-- start of Provided material --

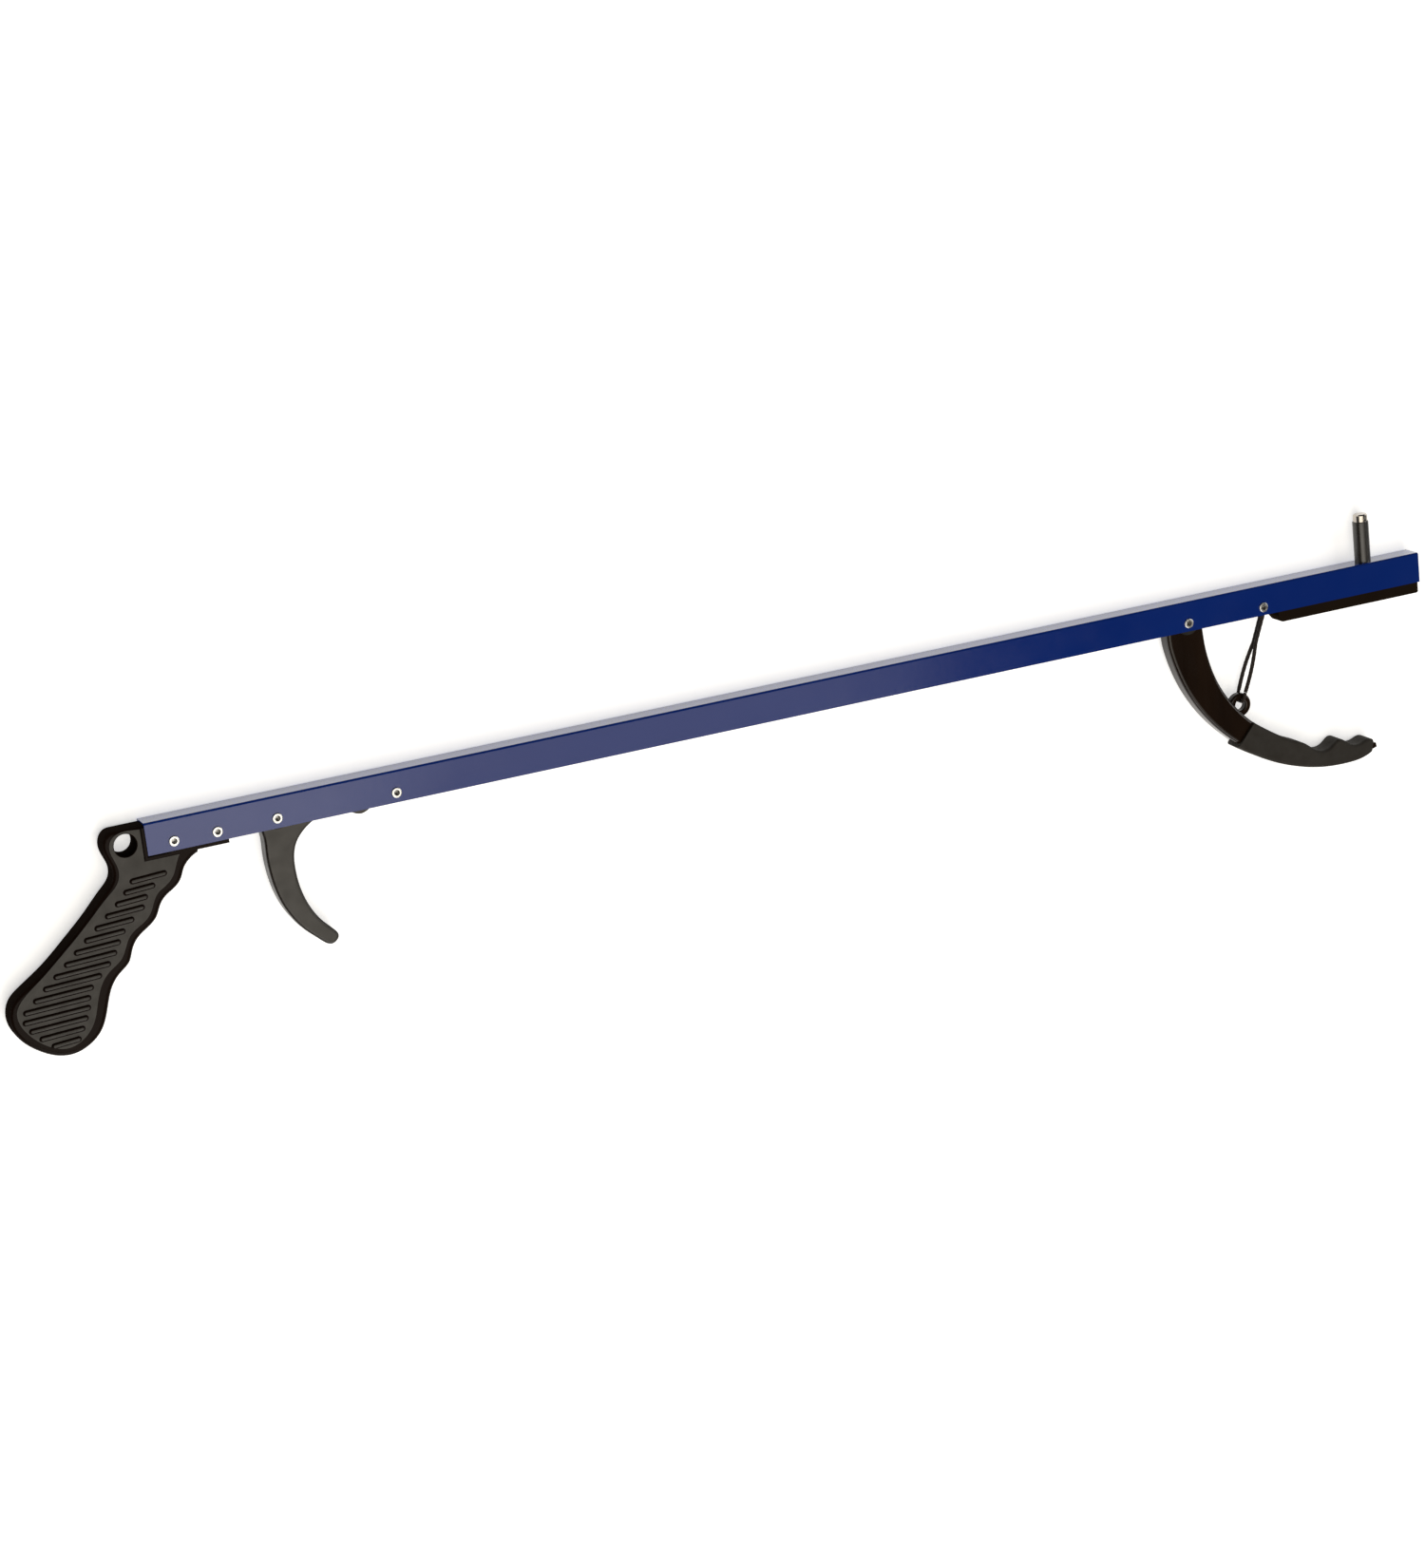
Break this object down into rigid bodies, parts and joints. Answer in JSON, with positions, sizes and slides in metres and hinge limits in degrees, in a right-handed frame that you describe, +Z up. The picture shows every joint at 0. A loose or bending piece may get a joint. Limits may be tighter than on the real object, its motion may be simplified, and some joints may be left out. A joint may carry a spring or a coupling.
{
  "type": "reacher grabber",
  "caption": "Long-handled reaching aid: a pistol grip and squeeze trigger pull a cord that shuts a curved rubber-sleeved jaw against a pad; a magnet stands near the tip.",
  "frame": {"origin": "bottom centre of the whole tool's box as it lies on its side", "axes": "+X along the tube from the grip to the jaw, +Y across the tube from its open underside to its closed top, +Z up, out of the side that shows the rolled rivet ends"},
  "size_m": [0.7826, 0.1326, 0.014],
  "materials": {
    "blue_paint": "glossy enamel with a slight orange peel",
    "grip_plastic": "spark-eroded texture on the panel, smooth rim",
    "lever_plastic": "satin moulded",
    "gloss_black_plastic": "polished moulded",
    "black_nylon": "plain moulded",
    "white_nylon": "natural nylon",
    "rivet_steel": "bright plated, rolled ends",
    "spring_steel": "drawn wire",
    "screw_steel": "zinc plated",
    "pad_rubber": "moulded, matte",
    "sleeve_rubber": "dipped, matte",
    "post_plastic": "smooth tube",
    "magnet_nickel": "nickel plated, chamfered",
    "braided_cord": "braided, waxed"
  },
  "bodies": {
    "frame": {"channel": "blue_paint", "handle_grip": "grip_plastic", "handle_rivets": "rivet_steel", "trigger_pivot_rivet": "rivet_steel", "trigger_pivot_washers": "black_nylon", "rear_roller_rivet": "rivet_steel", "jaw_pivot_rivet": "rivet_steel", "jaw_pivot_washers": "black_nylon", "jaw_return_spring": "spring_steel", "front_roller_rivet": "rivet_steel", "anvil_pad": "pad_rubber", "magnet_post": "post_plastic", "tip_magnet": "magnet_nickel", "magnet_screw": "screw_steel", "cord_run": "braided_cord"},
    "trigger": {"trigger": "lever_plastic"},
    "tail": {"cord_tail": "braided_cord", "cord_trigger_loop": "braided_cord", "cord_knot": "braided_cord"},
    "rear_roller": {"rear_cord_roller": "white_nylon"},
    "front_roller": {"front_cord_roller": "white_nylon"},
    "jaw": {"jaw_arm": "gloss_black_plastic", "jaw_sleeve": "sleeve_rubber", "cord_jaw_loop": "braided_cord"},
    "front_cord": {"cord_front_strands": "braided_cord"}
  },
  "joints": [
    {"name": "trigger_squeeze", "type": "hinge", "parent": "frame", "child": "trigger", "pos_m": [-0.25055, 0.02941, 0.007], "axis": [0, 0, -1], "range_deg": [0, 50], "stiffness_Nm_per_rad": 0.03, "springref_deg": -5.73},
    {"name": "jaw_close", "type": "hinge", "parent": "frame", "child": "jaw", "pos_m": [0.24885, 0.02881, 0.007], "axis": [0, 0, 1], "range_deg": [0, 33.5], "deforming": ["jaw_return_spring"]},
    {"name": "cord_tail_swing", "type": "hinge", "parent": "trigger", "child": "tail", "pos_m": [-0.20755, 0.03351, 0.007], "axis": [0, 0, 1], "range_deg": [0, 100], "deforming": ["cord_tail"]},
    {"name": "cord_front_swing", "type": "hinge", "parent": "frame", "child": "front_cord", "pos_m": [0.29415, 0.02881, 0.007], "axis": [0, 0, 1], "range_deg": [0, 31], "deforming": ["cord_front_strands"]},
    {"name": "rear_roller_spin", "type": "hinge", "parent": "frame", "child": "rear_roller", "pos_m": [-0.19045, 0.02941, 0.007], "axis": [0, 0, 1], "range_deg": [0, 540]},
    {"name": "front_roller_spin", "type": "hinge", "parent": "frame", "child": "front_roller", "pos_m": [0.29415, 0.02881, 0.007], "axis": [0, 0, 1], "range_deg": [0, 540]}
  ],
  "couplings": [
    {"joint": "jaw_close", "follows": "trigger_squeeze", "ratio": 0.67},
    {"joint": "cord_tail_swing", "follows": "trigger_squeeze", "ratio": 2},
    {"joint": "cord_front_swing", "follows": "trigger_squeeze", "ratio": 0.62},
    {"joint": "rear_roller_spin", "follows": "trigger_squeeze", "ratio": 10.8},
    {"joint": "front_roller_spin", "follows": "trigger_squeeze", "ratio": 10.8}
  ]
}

-- end of Provided material --

Stated goal » All of the data needs to be reproduced exactly, with no line missing.

Exercise answer »
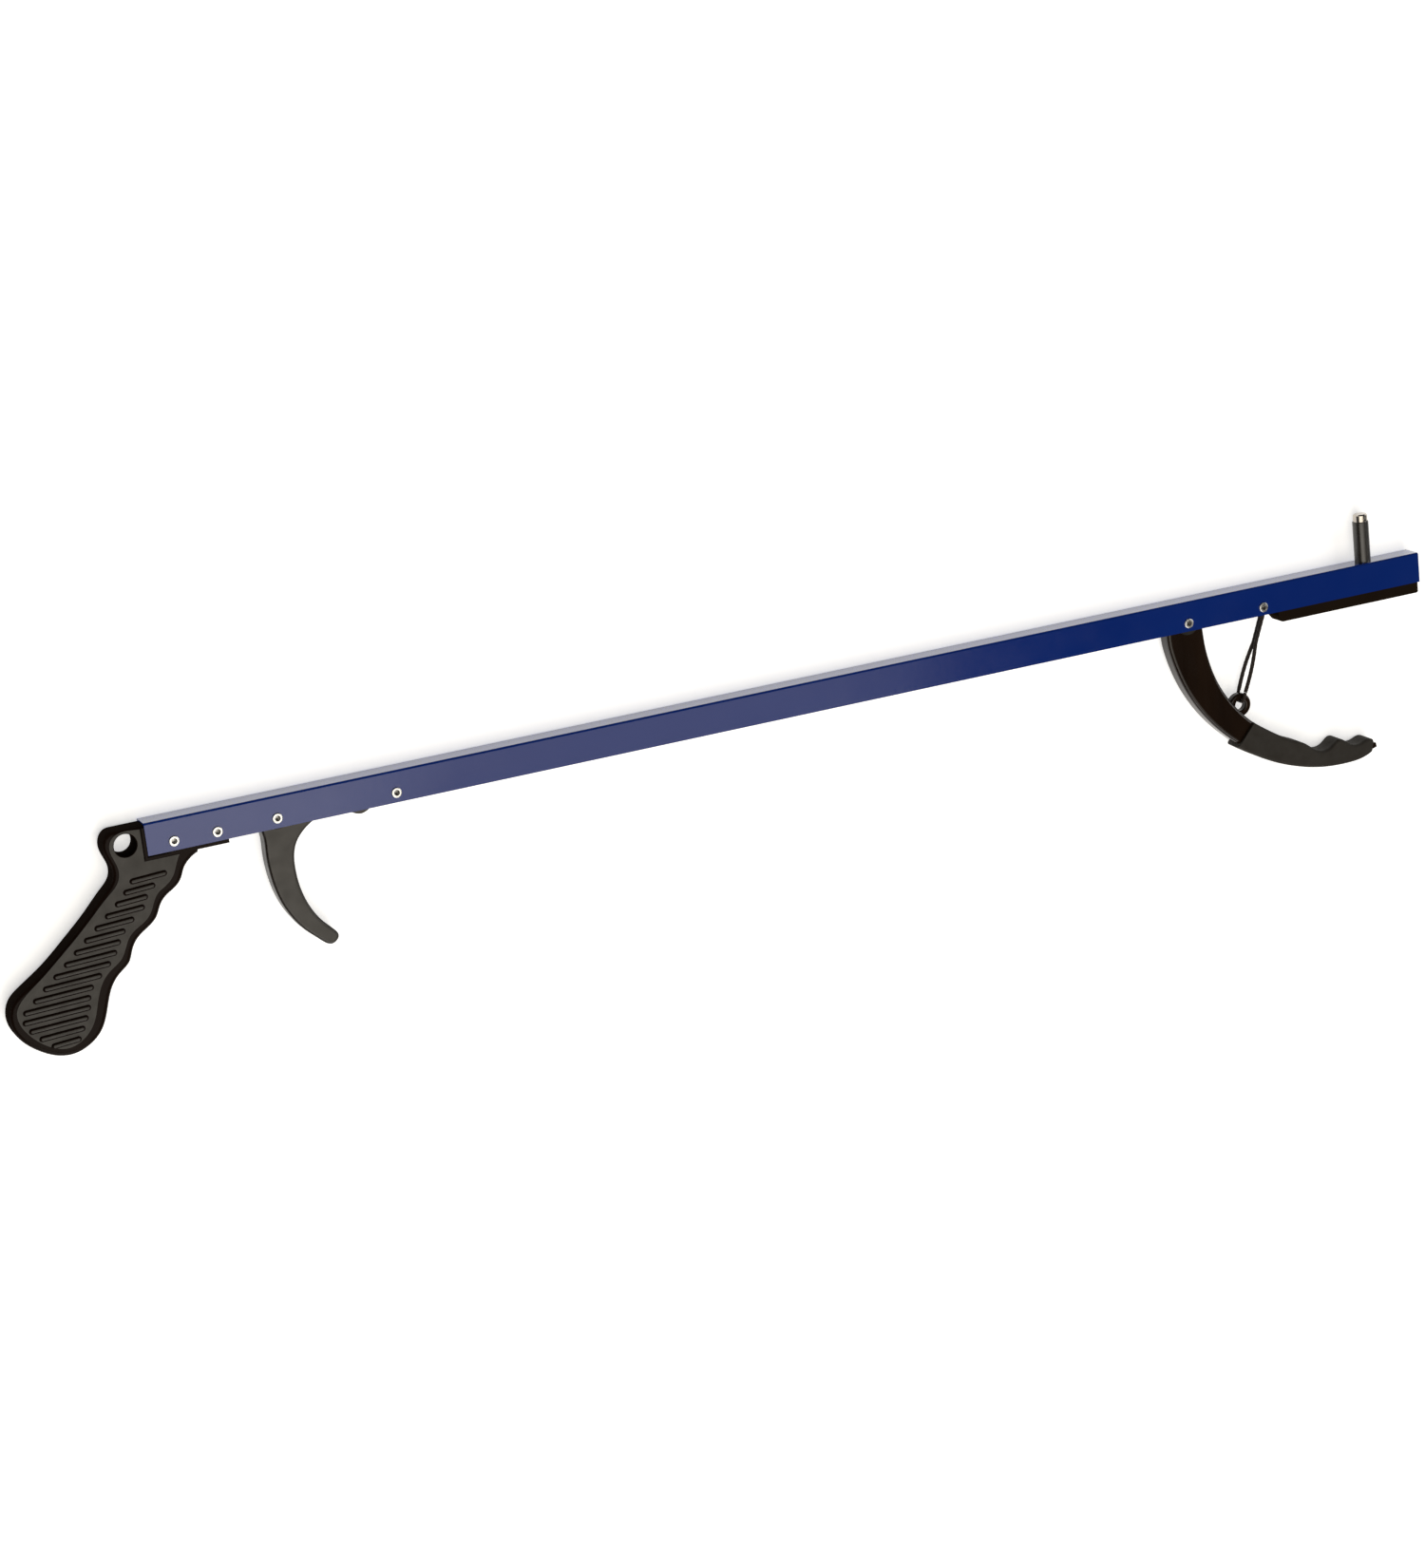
Break this object down into rigid bodies, parts and joints. Answer in JSON, with positions, sizes and slides in metres and hinge limits in degrees, in a right-handed frame that you describe, +Z up. The picture shows every joint at 0. A loose or bending piece may get a joint. Limits may be tighter than on the real object, its motion may be simplified, and some joints may be left out. A joint may carry a spring or a coupling.
{
  "type": "reacher grabber",
  "caption": "Long-handled reaching aid: a pistol grip and squeeze trigger pull a cord that shuts a curved rubber-sleeved jaw against a pad; a magnet stands near the tip.",
  "frame": {"origin": "bottom centre of the whole tool's box as it lies on its side", "axes": "+X along the tube from the grip to the jaw, +Y across the tube from its open underside to its closed top, +Z up, out of the side that shows the rolled rivet ends"},
  "size_m": [0.7826, 0.1326, 0.014],
  "materials": {
    "blue_paint": "glossy enamel with a slight orange peel",
    "grip_plastic": "spark-eroded texture on the panel, smooth rim",
    "lever_plastic": "satin moulded",
    "gloss_black_plastic": "polished moulded",
    "black_nylon": "plain moulded",
    "white_nylon": "natural nylon",
    "rivet_steel": "bright plated, rolled ends",
    "spring_steel": "drawn wire",
    "screw_steel": "zinc plated",
    "pad_rubber": "moulded, matte",
    "sleeve_rubber": "dipped, matte",
    "post_plastic": "smooth tube",
    "magnet_nickel": "nickel plated, chamfered",
    "braided_cord": "braided, waxed"
  },
  "bodies": {
    "frame": {"channel": "blue_paint", "handle_grip": "grip_plastic", "handle_rivets": "rivet_steel", "trigger_pivot_rivet": "rivet_steel", "trigger_pivot_washers": "black_nylon", "rear_roller_rivet": "rivet_steel", "jaw_pivot_rivet": "rivet_steel", "jaw_pivot_washers": "black_nylon", "jaw_return_spring": "spring_steel", "front_roller_rivet": "rivet_steel", "anvil_pad": "pad_rubber", "magnet_post": "post_plastic", "tip_magnet": "magnet_nickel", "magnet_screw": "screw_steel", "cord_run": "braided_cord"},
    "trigger": {"trigger": "lever_plastic"},
    "tail": {"cord_tail": "braided_cord", "cord_trigger_loop": "braided_cord", "cord_knot": "braided_cord"},
    "rear_roller": {"rear_cord_roller": "white_nylon"},
    "front_roller": {"front_cord_roller": "white_nylon"},
    "jaw": {"jaw_arm": "gloss_black_plastic", "jaw_sleeve": "sleeve_rubber", "cord_jaw_loop": "braided_cord"},
    "front_cord": {"cord_front_strands": "braided_cord"}
  },
  "joints": [
    {"name": "trigger_squeeze", "type": "hinge", "parent": "frame", "child": "trigger", "pos_m": [-0.25055, 0.02941, 0.007], "axis": [0, 0, -1], "range_deg": [0, 50], "stiffness_Nm_per_rad": 0.03, "springref_deg": -5.73},
    {"name": "jaw_close", "type": "hinge", "parent": "frame", "child": "jaw", "pos_m": [0.24885, 0.02881, 0.007], "axis": [0, 0, 1], "range_deg": [0, 33.5], "deforming": ["jaw_return_spring"]},
    {"name": "cord_tail_swing", "type": "hinge", "parent": "trigger", "child": "tail", "pos_m": [-0.20755, 0.03351, 0.007], "axis": [0, 0, 1], "range_deg": [0, 100], "deforming": ["cord_tail"]},
    {"name": "cord_front_swing", "type": "hinge", "parent": "frame", "child": "front_cord", "pos_m": [0.29415, 0.02881, 0.007], "axis": [0, 0, 1], "range_deg": [0, 31], "deforming": ["cord_front_strands"]},
    {"name": "rear_roller_spin", "type": "hinge", "parent": "frame", "child": "rear_roller", "pos_m": [-0.19045, 0.02941, 0.007], "axis": [0, 0, 1], "range_deg": [0, 540]},
    {"name": "front_roller_spin", "type": "hinge", "parent": "frame", "child": "front_roller", "pos_m": [0.29415, 0.02881, 0.007], "axis": [0, 0, 1], "range_deg": [0, 540]}
  ],
  "couplings": [
    {"joint": "jaw_close", "follows": "trigger_squeeze", "ratio": 0.67},
    {"joint": "cord_tail_swing", "follows": "trigger_squeeze", "ratio": 2},
    {"joint": "cord_front_swing", "follows": "trigger_squeeze", "ratio": 0.62},
    {"joint": "rear_roller_spin", "follows": "trigger_squeeze", "ratio": 10.8},
    {"joint": "front_roller_spin", "follows": "trigger_squeeze", "ratio": 10.8}
  ]
}